Priced in pesos, cassettes fly off the shelves at Cubadiscos
Celeste Fraser Delgado
Priced in pesos, cassettes fly off the shelves at Cubadiscos
Los Van Van's Juan Formell enjoys frogs and fortune in Havana
Celeste Fraser Delgado
Los Van Van's Juan Formell enjoys frogs and fortune in Havana

Pop idols Issac Delgado and Paulito FG claim they languished for lack of promotion and distribution while under contract with RMM Records, the New York-based label of Ralph Mercado, who helped launch salsa back in the 1970s with the legendary Fania Records. In the past year, each artist has returned to Cuban studios to produce his own project with his own money. Benemelis contends that even Los Van Van's Grammy-winning album is not widely available in the United States and not available at all in Europe. “Formell doesn't just want money,” the Cubadiscos president points out, “he wants to be distributed.” (Caliente Records says it will distribute Los Van Van in Europe by the end of this year. RMM Records did not return phone calls asking for comment; the label also lost a number of U.S. stars, including Marc Anthony and Celia Cruz, suggesting that anti-Castro politics may be the least of RMM's worries.)

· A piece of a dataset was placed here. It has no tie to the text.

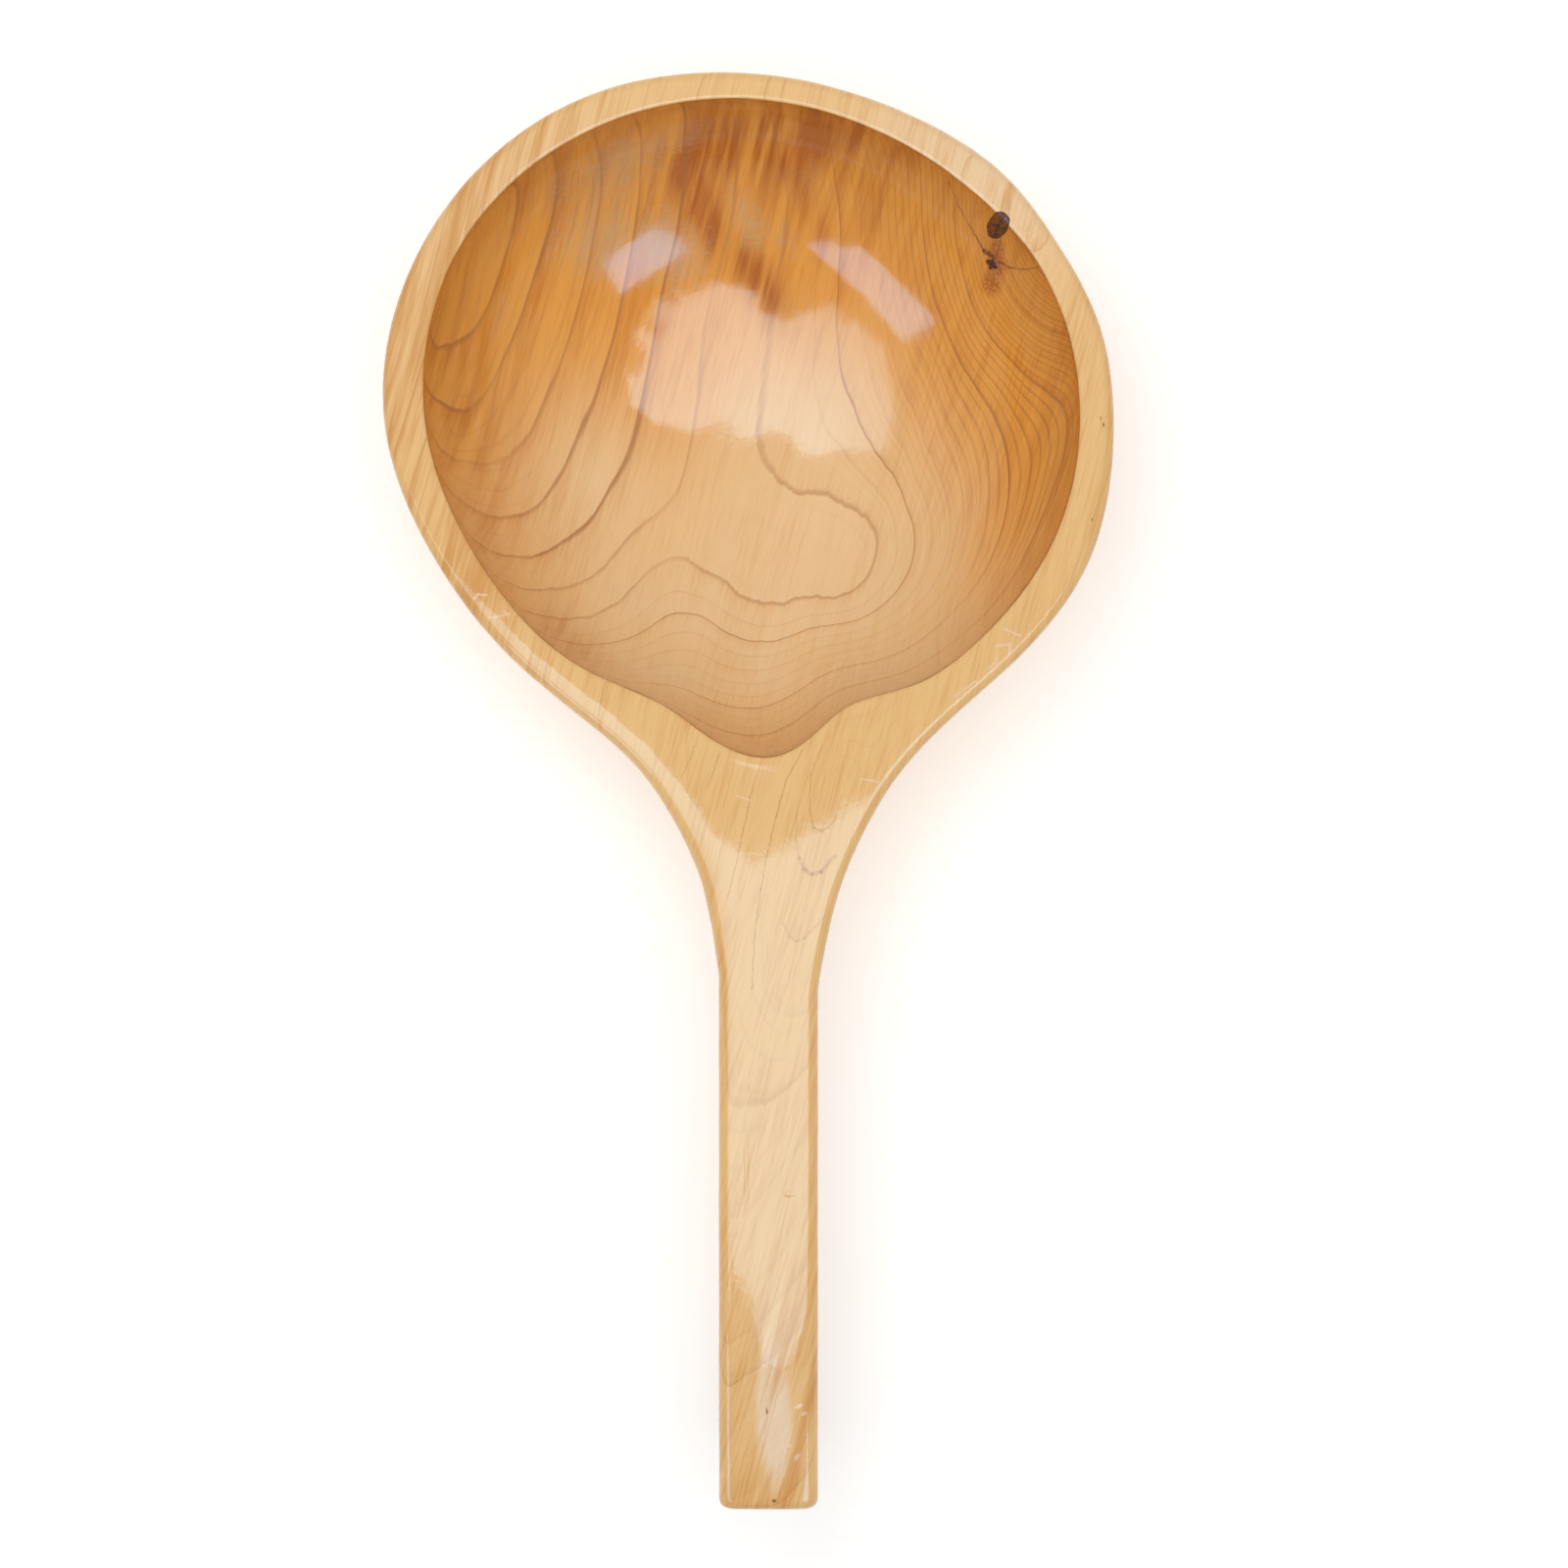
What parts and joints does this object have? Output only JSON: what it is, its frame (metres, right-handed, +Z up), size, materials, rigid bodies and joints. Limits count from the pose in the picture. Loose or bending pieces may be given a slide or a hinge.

However troubling it may be to rely on foreigners, Cuba-based labels simply do not have the money to get in the game, concedes the industry's biggest booster. “There is not adequate promotion,” says Benemelis. “There are not sufficient resources.” To solve the problem, the Cubadiscos president joined Alicia Perea, president of the Cuban Institute for Music, in forming the Cuban National Recording Group. “The group,” he says “will try to teach the musicians, their managers, and their representatives about promotion and marketing.”

With the Cubadiscos fair now in its fourth year, the first flush of certainty that contemporary Cuban dance music had only to leave the island to conquer the world has faded. Deep in his cups at a musical showcase, the director of one of the major booking agencies remarks bitterly on the place of Cuban dance music in a salsa-and-merengue world. “[The musicians] want to impose [on the world] a new genre called timba,” he complains. “The very graduates from the art schools. But the international market calls the tune, not the musicians.”

Far from the mad crowd at Pabexpo, Issac Delgado is in the recording studio, searching for the alchemy that will turn timba into gold. “For the two weeks we're recording, this is where I live,” he says, indicating with a sweep of his arm the two-year-old Abdala Studios in Miramar. A joint investment by the Cuban government and troubadour Silvio Rodriguez, the six million dollars sunk into the state-of-the-art facility is justified by the studio's motto: “A recording is forever.”

In the snack bar, Buena Vista Social Club's 92-year-old Compay Segundo sits surrounded by seven spellbound listeners. Delgado, who has just parked his green Nissan SUV on the street out front, brushes past, dressed for work in white linen pants, T-shirt, and Nikes. “We're working without a record label,” Delgado explains, “because we weren't being promoted in the United States by RMM. They didn't do any promotion because of pressure there. I think Miami is its own country inside the United States. They determine a lot over there, the Latin people who live in Miami.”

Two years ago Delgado was the first Cuban national to play a regular club date in Miami-Dade County, but he does not plan to return any time soon. “I'll go back when they invite me,” he laughs. “I don't think that anyone wants us to go there right now.”